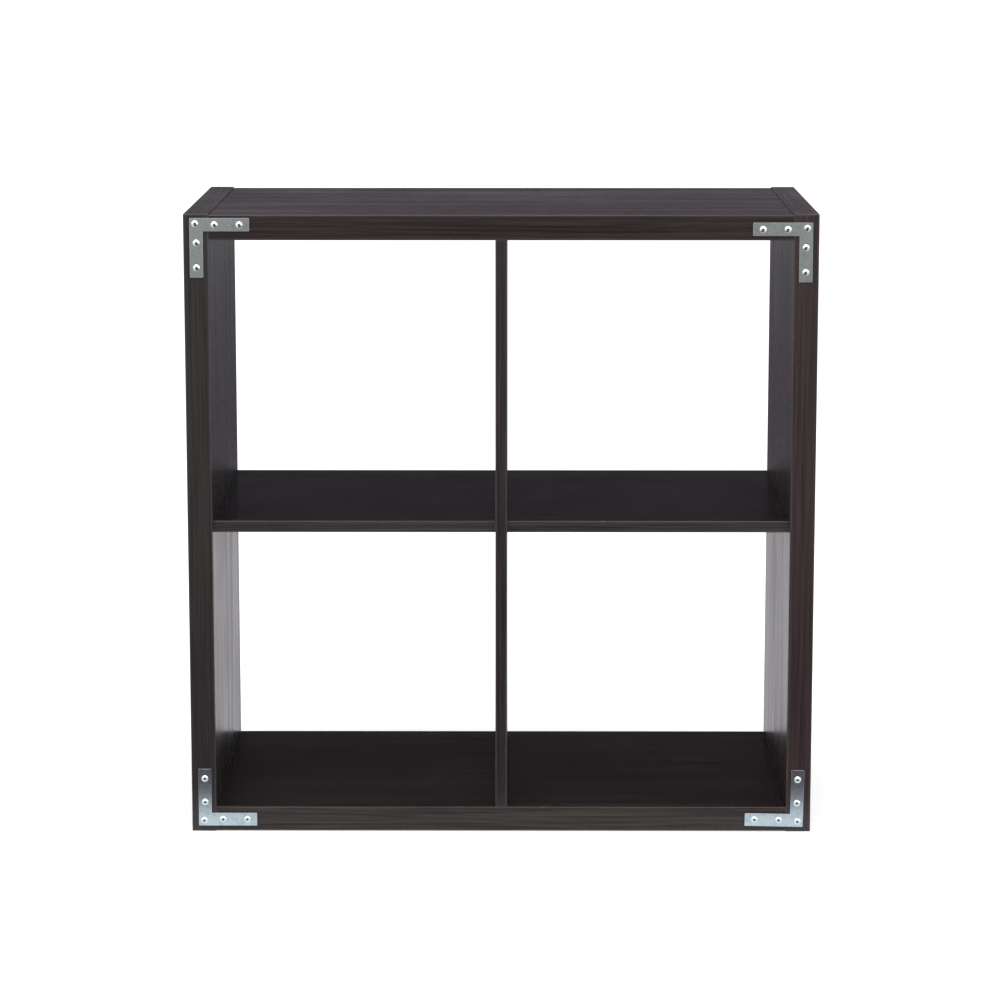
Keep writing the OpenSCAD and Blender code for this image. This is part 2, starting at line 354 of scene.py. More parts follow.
def zinc(name, colour, gloss, spangle):
    """Zinc-plated steel: cloudy plating, fine rolling scratches and brighter rubbed edges. spangle
    is how much its crystals differ in brightness."""
    paint = new_paint(name)
    place = paint.place()
    clouds = paint.noise(place, 130, detail=5, roughness=0.62)
    grains = paint.node("SeparateColor", {"Color": paint.cells(place, 900, "Color")})
    scratch = paint.plus(
        paint.streaks(place, "X", *SCRATCH_PATTERN), paint.streaks(place, "Z", *SCRATCH_PATTERN))

    dull = [ZINC_DULL * c for c in colour]
    warm = [c * part for c, part in zip(colour, ZINC_WARM)]
    base = paint.ramp(clouds, [(0.36, dull), (0.52, colour), (0.70, warm)])
    speck = paint.fit(grains, 0.0, 1.0, 1.0 - spangle, 1.0)
    speck = paint.node("CombineColor", {0: speck, 1: speck, 2: speck})
    base = paint.mix(1.0, base, speck, "MULTIPLY")
    base = paint.mix(paint.times(paint.wear(), 0.2), base, ZINC_RUBBED)

    roughness = paint.plus(
        paint.fit(clouds, 0.3, 0.7, gloss + 0.04, gloss - 0.03),
        paint.fit(grains, 0.0, 1.0, -0.02, 0.02),
        paint.fit(scratch, 0.8, 1.2, -0.02, 0.03),
    )
    relief = paint.plus(paint.times(grains, 0.25), scratch)
    paint.feed(paint.last("BSDF_PRINCIPLED"), {
        "Base Color": base,
        "Metallic": 1.0,
        "Roughness": roughness,
        "Normal": paint.bump(relief, ZINC_RELIEF),
    })
    return paint.owner


BEECH_BANDS = (520, 14, 4, 0.6)  # as the wood's patterns are given
BEECH_RAYS = (1500, 9, 1)
BEECH_RAYS_SHOW = (0.62, 0.70)
BEECH_TONES = [(0.3, (0.46, 0.29, 0.15)), (0.55, (0.60, 0.42, 0.25)), (0.75, (0.70, 0.53, 0.35))]
BEECH_RAY = (0.28, 0.15, 0.07)
BEECH_RELIEF = 0.06 * MM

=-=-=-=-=

* EXERCISE BRIEF *
Restate the data above word for word, please.

* THE ANSWER *
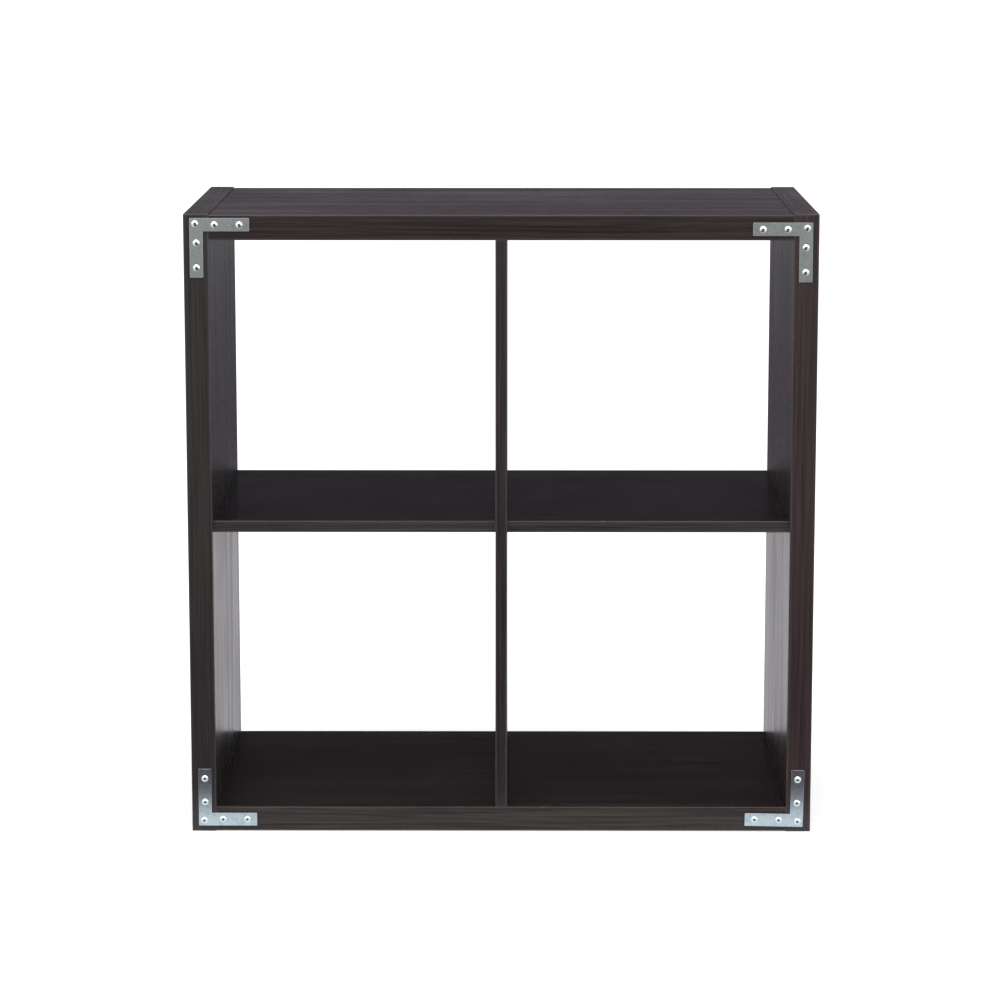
Keep writing the OpenSCAD and Blender code for this image. This is part 2, starting at line 354 of scene.py. More parts follow.
def zinc(name, colour, gloss, spangle):
    """Zinc-plated steel: cloudy plating, fine rolling scratches and brighter rubbed edges. spangle
    is how much its crystals differ in brightness."""
    paint = new_paint(name)
    place = paint.place()
    clouds = paint.noise(place, 130, detail=5, roughness=0.62)
    grains = paint.node("SeparateColor", {"Color": paint.cells(place, 900, "Color")})
    scratch = paint.plus(
        paint.streaks(place, "X", *SCRATCH_PATTERN), paint.streaks(place, "Z", *SCRATCH_PATTERN))

    dull = [ZINC_DULL * c for c in colour]
    warm = [c * part for c, part in zip(colour, ZINC_WARM)]
    base = paint.ramp(clouds, [(0.36, dull), (0.52, colour), (0.70, warm)])
    speck = paint.fit(grains, 0.0, 1.0, 1.0 - spangle, 1.0)
    speck = paint.node("CombineColor", {0: speck, 1: speck, 2: speck})
    base = paint.mix(1.0, base, speck, "MULTIPLY")
    base = paint.mix(paint.times(paint.wear(), 0.2), base, ZINC_RUBBED)

    roughness = paint.plus(
        paint.fit(clouds, 0.3, 0.7, gloss + 0.04, gloss - 0.03),
        paint.fit(grains, 0.0, 1.0, -0.02, 0.02),
        paint.fit(scratch, 0.8, 1.2, -0.02, 0.03),
    )
    relief = paint.plus(paint.times(grains, 0.25), scratch)
    paint.feed(paint.last("BSDF_PRINCIPLED"), {
        "Base Color": base,
        "Metallic": 1.0,
        "Roughness": roughness,
        "Normal": paint.bump(relief, ZINC_RELIEF),
    })
    return paint.owner


BEECH_BANDS = (520, 14, 4, 0.6)  # as the wood's patterns are given
BEECH_RAYS = (1500, 9, 1)
BEECH_RAYS_SHOW = (0.62, 0.70)
BEECH_TONES = [(0.3, (0.46, 0.29, 0.15)), (0.55, (0.60, 0.42, 0.25)), (0.75, (0.70, 0.53, 0.35))]
BEECH_RAY = (0.28, 0.15, 0.07)
BEECH_RELIEF = 0.06 * MM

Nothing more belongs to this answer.